Some of the examples given are: The Minddrive project, where kids build cars and go cross-country in them, the Grangeton project where every “job” was done by students in a “town” that they had created which transformed the whole school. Then there is Northstar – a self-directed Learning Center for teens, that acts as a haven for kids who found school frustrating, alienating, and uninspiring – started by Ken Danford. “I read The Teenage Liberation Handbook, and that book described homeschooling and unschooling as the land of nonconformist school people who just said, ‘I’m gonna do something with my life. I don’t have another day to waste. I’m not waiting until 18 to get started – I’m going.’ It turns out that people who do that and embrace living thrive. So I started wondering what it would take to not go to school?”

And here, on Page 65 in Chapter 3, Ken Robinson cautiously but cleverly mentions homeschooling and un-schooling, as possible alternatives for parents who are opting out of the system.

Chapter 4: Natural Born Learners dwells on how children learn naturally – something that adults need to understand before they should try to make them learn! And here he talks about the idea of academic ability and its connotation, and how important it is in a student’s education: necessary but not sufficient; essential but not totally. Very cleverly put, I must say!

In Chapter 5: The Art of Teaching, he dwells on the role of teachers and what they ought to be teaching, and give examples of good teachers and why they are considered to be good in their vocation. One of them was an accidental teacher who was helping his cousins with math. His name is Salman Khan who created the Khan Academy – an online learning platform used by millions of people around the world! The other was an accidental music Teacher who used technology to inspire creativity and skills in students and using music workshops to share them with students and teachers all over the world.

Chapter 6: What’s Worth Knowing? Deals with content of teaching. What should we teach? Ken Robinson gives a simple suggestion in the form of the letter C: Curiosity, Creativity, Criticism, Communication, Collaboration, Compassion, Composure, Citizenship. Lots to chew on!

Chapter 7: Testing, Testing is all about Testing of course. The debate is fierce in this space, and it can get rather emotional for the layperson. But as usual, Ken Robinson lays them out in a clear and systematic fashion, and gives real examples of those who do good work to negate the Testing obsession, yet coming up with encouraging results from the projects.

Next, he targets the principals – the leaders who can make or break a school system or culture. And here, he talks about habits and habitats and how they affect leaners, and how the various initiatives for change had worked and why.

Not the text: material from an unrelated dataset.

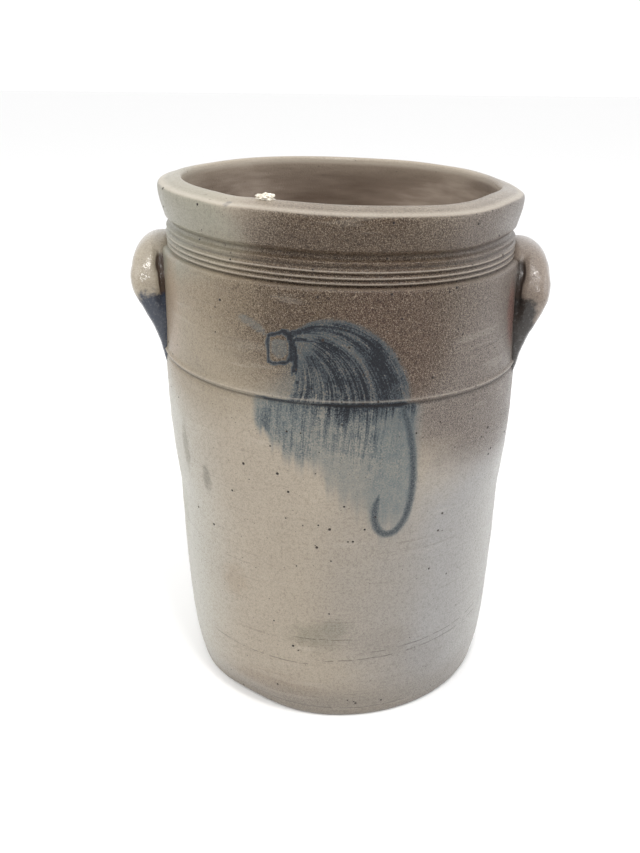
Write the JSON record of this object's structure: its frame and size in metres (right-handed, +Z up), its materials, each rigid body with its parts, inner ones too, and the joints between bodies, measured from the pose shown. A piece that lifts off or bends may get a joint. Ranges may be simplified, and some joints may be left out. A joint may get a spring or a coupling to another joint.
{
  "type": "butter crock",
  "caption": "Tall salt-glazed stoneware butter crock with a flared banded rim, fine beads, a tooled ridge, lug handles and blue brushed slip.",
  "frame": {"origin": "centre of the base, on the surface the crock stands on", "axes": "+Z up along the crock's axis, handles on -X and +X, -Y towards the decorated front"},
  "size_m": [0.2398, 0.21, 0.3077],
  "materials": {
    "body_stoneware": "salt glaze with orange-peel texture, brown and grey flashing, blue slip",
    "handle_stoneware": "salt glaze, grey, with dark blue slip on the ends",
    "wad_clay": "rough, matt, off-white"
  },
  "bodies": {
    "root": {"crock_body": "body_stoneware", "left_handle": "handle_stoneware", "right_handle": "handle_stoneware", "kiln_wad_fragment": "wad_clay"}
  },
  "joints": []
}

Then in Chapter 9: Bring It All Back Home, he zooms in on self-directed, individualised learning, and argues meaningfully for greater parental and community involvement in the education of children, but cautioned against over-parenting and micromanaging kids – a sad reality that these kind of parents exist in our midst to the detriment of children.

“The highest level of parental involvement in a child’s education is homeschooling, a practice that has gained traction over the past several years. Where once it was considered the domain of eccentrics, it is now entering the mainstream.” And just as he has done previously, he leaves no stones unturned in any of his arguments. In the last paragraph of the chapter, he sounds out some common concerns about homeschooling, namely the issues of socialisation, the cost and the time involved, which he cites that many parents consider the pros outweighing the cons!

And the final chapter: Changing the Climate, Ken Robinson tackles the most challenging factor – the policy makers. But he does it by giving examples of schools that changed for the better, and what their success factors were.

“One powerful way to change is to change how we’re talking about public education. We’re trying to emphasise the bright side, and maybe the naysayers will say, ‘You know what, maybe this isn’t so bad’ or, ‘Maybe we can do this.’

And he goes on to highlight successful changes spearheaded by individuals in various countries who dare to do it differently.

Silvina Gvirtz, a researcher on education who later became minister of education of Buenos Aires, who amongst many projects, started a program linking Argentinian students with technology.

‘For me, you have 3 kinds of kids,’ she said. ‘You have passive consumers of technology. Then you have intelligent consumers….then there are the kids who are also producers. If you want a kid who’s creative, you have to teach them how to program. When you give a kid a computer who never had one, you reduce the digital gap. This is an incredible device for other disciplines and for making them more creative.”

Then there’s Jiang Xueqin who saw a problem in China, in the gaokao system – China’s college entrance exam, which, in his opinion, was bad for students due to its excessive emphasis on achievement and goals above process and attitude. China is changing. The middle class is expanding, and it is less reliant on manufacturing – and it needs to produce a different kind of student. “It needs entrepreneurs, designers, managers – the sort of people China doesn’t have.” And so in 2008, he started working on a new kind of school, in the city of Shenzhen. “The students didn’t take the gaokao. They spent more time writing. They helped run a coffee shop and a newspaper. They learned to be entrepreneurs, and how to emphasise. They participated in social service.” In his book, Creative China, he talks about his experiences teaching creativity and offers a platform for broadening his approach.” A very novel and noble approach indeed!

There are a few more examples highlighted in this final chapter and they are all very inspiring indeed!

All in all, an essential book for essential reading by everyone who has vested interest in education – which, more or less involves every single one of us!